What Made Milwaukee Famous is Michael Kingcaid (vocals, guitar, keyboards), Drew Patrizi (keyboards, vocals, guitar), John Farmer (bass, vocals), and Jeremy Bruch (drums, vocals), each bringing a diverse range of influences to the stage. Their music employs an exhilarating blend of classic persuasions and fresh enthusiasm; instantly accessible, yet intricate enough to appeal to discriminating audiences. WMMF draws on influences from a span of eras -calling to mind everyone from classic Television to Candy-O-era Cars to the raucous romp of The Kinks - blending the quirks and energy of The Knack and XTC with My Bloody Valentine textures and Jeff Buckleyesque vocal acrobatics.
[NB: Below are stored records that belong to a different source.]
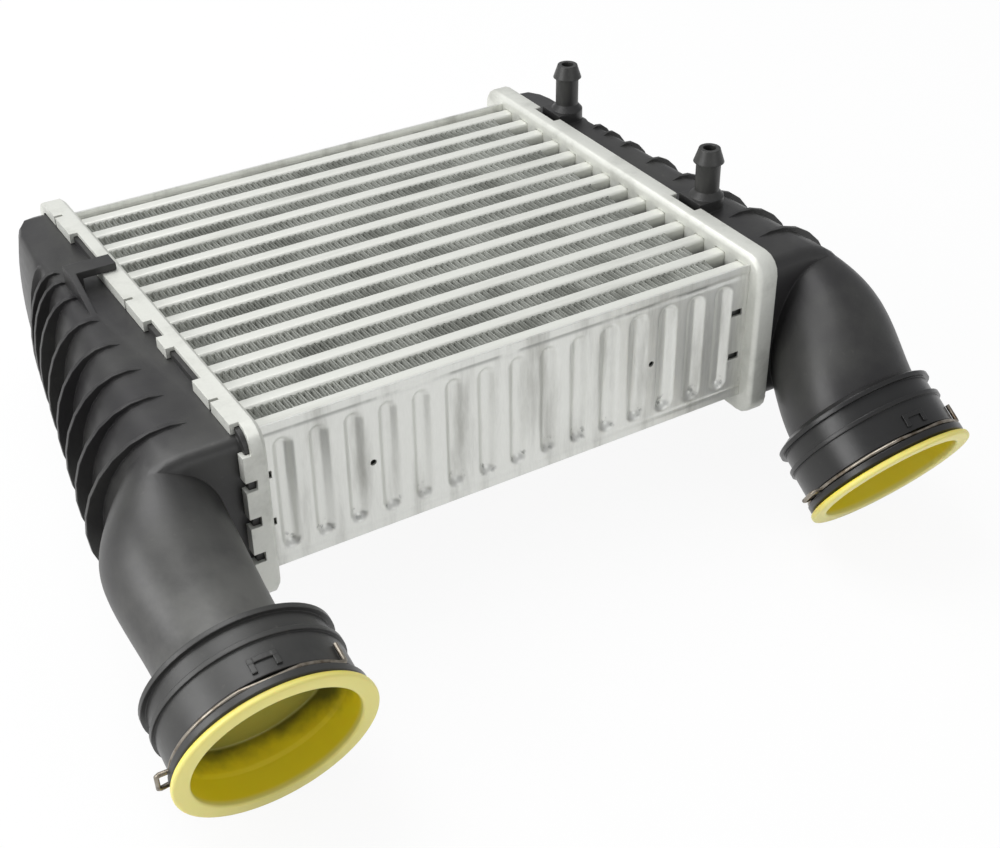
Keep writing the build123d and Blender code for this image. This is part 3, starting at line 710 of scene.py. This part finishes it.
@dataclass
class Core:
    """Fins, tubes and side plates between the two header plates."""

    foil: Material
    tube: Material
    plate: Material
    length: float = 215.0 * MM
    tube_count: int = 14
    tube_pitch: float = 13.7 * MM
    tube_thickness: float = 6.4 * MM
    tube_depth: float = 58.0 * MM
    tube_nose: float = 1.5 * MM
    tube_end: float = 3.1 * MM
    nose_steps: int = 5
    fin_pitch: float = 1.42 * MM
    fin_sheet: float = 0.22 * MM
    fin_narrow_crest: float = 0.30
    fin_wide_crest: float = 0.58
    fin_bend: float = 0.35 * MM
    bend_steps: int = 2
    fin_recess: float = 0.5 * MM
    fin_left_gap: float = 1.5 * MM
    fin_right_gap: float = 8.0 * MM
    plate_face: float = 95.15 * MM
    plate_sheet: float = 1.0 * MM
    plate_depth: float = 62.0 * MM
    plate_cell: float = 0.75 * MM
    plate_smooth: float = 50.0
    rib_count: int = 15
    rib_width: float = 9.2 * MM
    rib_height: float = 50.4 * MM
    rib_depth: float = 2.4 * MM
    rib_slope: float = 3.5 * MM
    crease_depth: float = 0.45 * MM
    crease_width: float = 0.9 * MM
    hole_radius: float = 1.3 * MM
    hole_places: Pair = (2.5, 11.5)
    slot_height: float = 3.0 * MM
    slots: tuple[tuple[int, float, float], ...] = ((-1, 2.2 * MM, 1.8 * MM), (1, 4.6 * MM, 5.2 * MM))
    slot_spacing: float = 20.0 * MM

    def build(self) -> list[Object]:
        """Builds every fine mesh of the core."""
        return [self.fins(), self.tubes(), self.side_plate(-1), self.side_plate(1)]

    def fins(self) -> Object:
        """Folded foil in every gap between two tubes, by Geometry Nodes."""
        tree = FieldTree("fin_rows")
        graph = tree.graph
        start = self.fin_left_gap - self.length / 2
        end = self.length / 2 - self.fin_right_gap
        folds = int((end - start) / self.fin_pitch)
        pitch = tree.size("Fold pitch", self.fin_pitch)
        count = tree.size("Fold points", 2 * folds)
        height = tree.size("Fin height", self.tube_pitch - self.tube_thickness)
        sheet = tree.size("Foil", self.fin_sheet)
        depth = tree.size("Depth", self.tube_depth - 2 * self.fin_recess)
        narrow = tree.size("Narrow crest", self.fin_narrow_crest * self.fin_pitch)
        wide = tree.size("Wide crest", self.fin_wide_crest * self.fin_pitch)
        bend = tree.size("Bend radius", self.fin_bend)
        rows = tree.size("Rows", self.tube_count - 1)
        spacing = tree.size("Row pitch", self.tube_pitch)

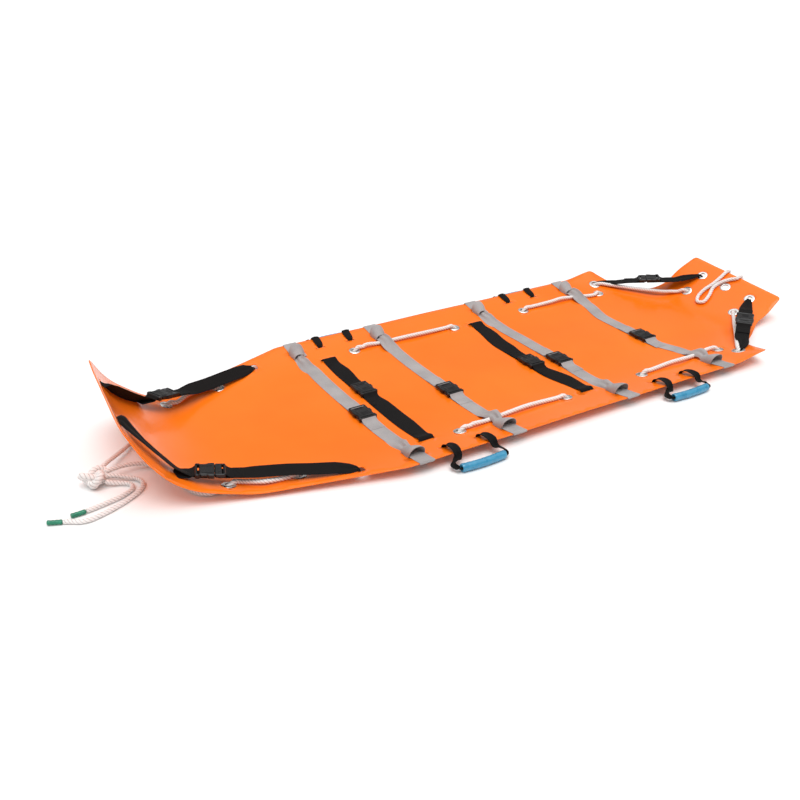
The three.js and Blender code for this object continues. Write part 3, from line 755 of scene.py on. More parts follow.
def plate(outer, holes, grid, depths, bevel, place):
    """Closed plate with round-edged outline and holes. place maps (x, y, depth) to a point."""
    loops = [outer] + [hole[::-1] for hole in holes]
    shrunk = [inset_loop(loop, bevel) for loop in loops]
    flat = [p for loop in shrunk for p in loop]
    edges, starts = [], []
    for loop in shrunk:
        base = starts[-1] + len(shrunk[len(starts) - 1]) if starts else 0
        starts.append(base)
        edges += [(base + k, base + (k + 1) % len(loop)) for k in range(len(loop))]
    points, _, triangles, sources, _, _ = delaunay_2d_cdt(flat + grid, edges, [], 2, 1e-5)
    triangles = [t for t in triangles if not in_hole(points, t, holes, outer)]
    index = {}
    for new, old in enumerate(sources):
        for o in old:
            index[o] = new
    count = len(points)
    low, high = depths
    verts = [place(p.x, p.y, high) for p in points] + [place(p.x, p.y, low) for p in points]
    faces = [tuple(t) for t in triangles]
    faces += [tuple(count + i for i in reversed(t)) for t in triangles]
    for loop, start in zip(loops, starts):
        top = [index[start + k] for k in range(len(loop))]
        base = len(verts)
        for depth in (high - bevel, low + bevel):
            verts += [place(p.x, p.y, depth) for p in loop]
        size = len(loop)
        for k in range(size):
            n = (k + 1) % size
            faces.append((top[n], top[k], base + k, base + n))
            faces.append((base + n, base + k, base + size + k, base + size + n))
            faces.append((base + size + n, base + size + k, count + top[k], count + top[n]))
    used = sorted({i for face in faces for i in face})
    renumber = {old: new for new, old in enumerate(used)}
    return [verts[i] for i in used], [tuple(renumber[i] for i in face) for face in faces]


HOLE_SPAN = 90.0  # wider than any hole
GRID_STEP, OUTLINE_STEP = 24.0, 14
HOLE_REACH, HOLE_GAP, EDGE_GAP = 36, 7, 9  # how far the grid's points keep from each
ROUND_EDGE = 0.5
SLIT_LENGTH, SLIT_WIDTH = WEB_WIDTH + 6, 10


def inside(point, loop):
    hit = False
    for i, a in enumerate(loop):
        b = loop[i - 1]
        if (a.y > point.y) != (b.y > point.y):
            if point.x < (b.x - a.x) * (point.y - a.y) / (b.y - a.y) + a.x:
                hit = not hit
    return hit


def in_hole(points, triangle, holes, outer):
    """Whether a triangle lies in a hole or outside the outline."""
    middle = sum((points[i] for i in triangle), Vector((0, 0))) / 3
    for hole in holes:
        away = middle - hole[0]
        if abs(away.x) < HOLE_SPAN and abs(away.y) < HOLE_SPAN and inside(middle, hole):
            return True
    return not inside(middle, outer)


def circle(x, y, radius, count=28):
    angles = [2 * math.pi * k / count for k in range(count)]
    return [Vector((x + radius * math.cos(a), y + radius * math.sin(a))) for a in angles]


def slit(x, y, along, across):
    """Round-ended slot, counter-clockwise."""
    a, b = along / 2, across / 2
    corners = [(x - a, y - b), (x + a, y - b), (x + a, y + b), (x - a, y + b)]
    return rounded_outline(corners, min(a, b) * 0.8)


def sheet_holes():
    holes = [circle(*CENTRE_HOLE, HOLE_RADIUS)]
    for side in SIDES.values():
        for name, (s, y) in GROMMETS.items():
            holes.append(circle(s, side * y, WING_HOLE_RADIUS if name == "wing" else HOLE_RADIUS))
        places = [(s, CROSS_SLIT) for s, _, _ in CROSS_STRAPS.values()]
        places += [(s, y) for s, _, y, _ in BODY_STRAPS.values()]
        holes += [slit(s, side * y, SLIT_LENGTH, SLIT_WIDTH) for s, y in places]
        for s in HANDLES.values():
            holes += [slit(s + end * HANDLE_SLIT, side * CROSS_SLIT, 30, 5) for end in (-1, 1)]
        holes.append(slit(FOOT_SLIT[0], side * FOOT_SLIT[1], SLIT_WIDTH, SLIT_LENGTH))
        holes.append(slit(FOOT_ANCHOR[0], side * FOOT_ANCHOR[1], 26, 30))
    return holes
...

The enthusiasm and support for the album is especially positive. What Made Milwaukee Famous has been featured on shows such as WXPN's influential World Cafe in Philadelphia and Andy Langer's Next Big Thing on 101X in Austin. They continue to receive airplay on college and community stations across the country and overseas, including Steve Lamacq's Music Show on the BBC. WMMF are equally engaging live - the Chronicle picked What Made Milwaukee Famous second behind Spoon as the best live band in Austin, and Pop Matters wrote "live, these guys exude amiability and a genuine love for playing. Bottom line, they're fun AND talented - a cut above the rest."
With a potent debut CD catching the attention of new music fans and industry heavyweights, a live performance that radiates with ambitious energy while showcasing their pop sensibilities, and an upcoming tour, What Made Milwaukee Famous are poised to inspire audiences of many stripes, and make a profound impact on the landscape of pop music.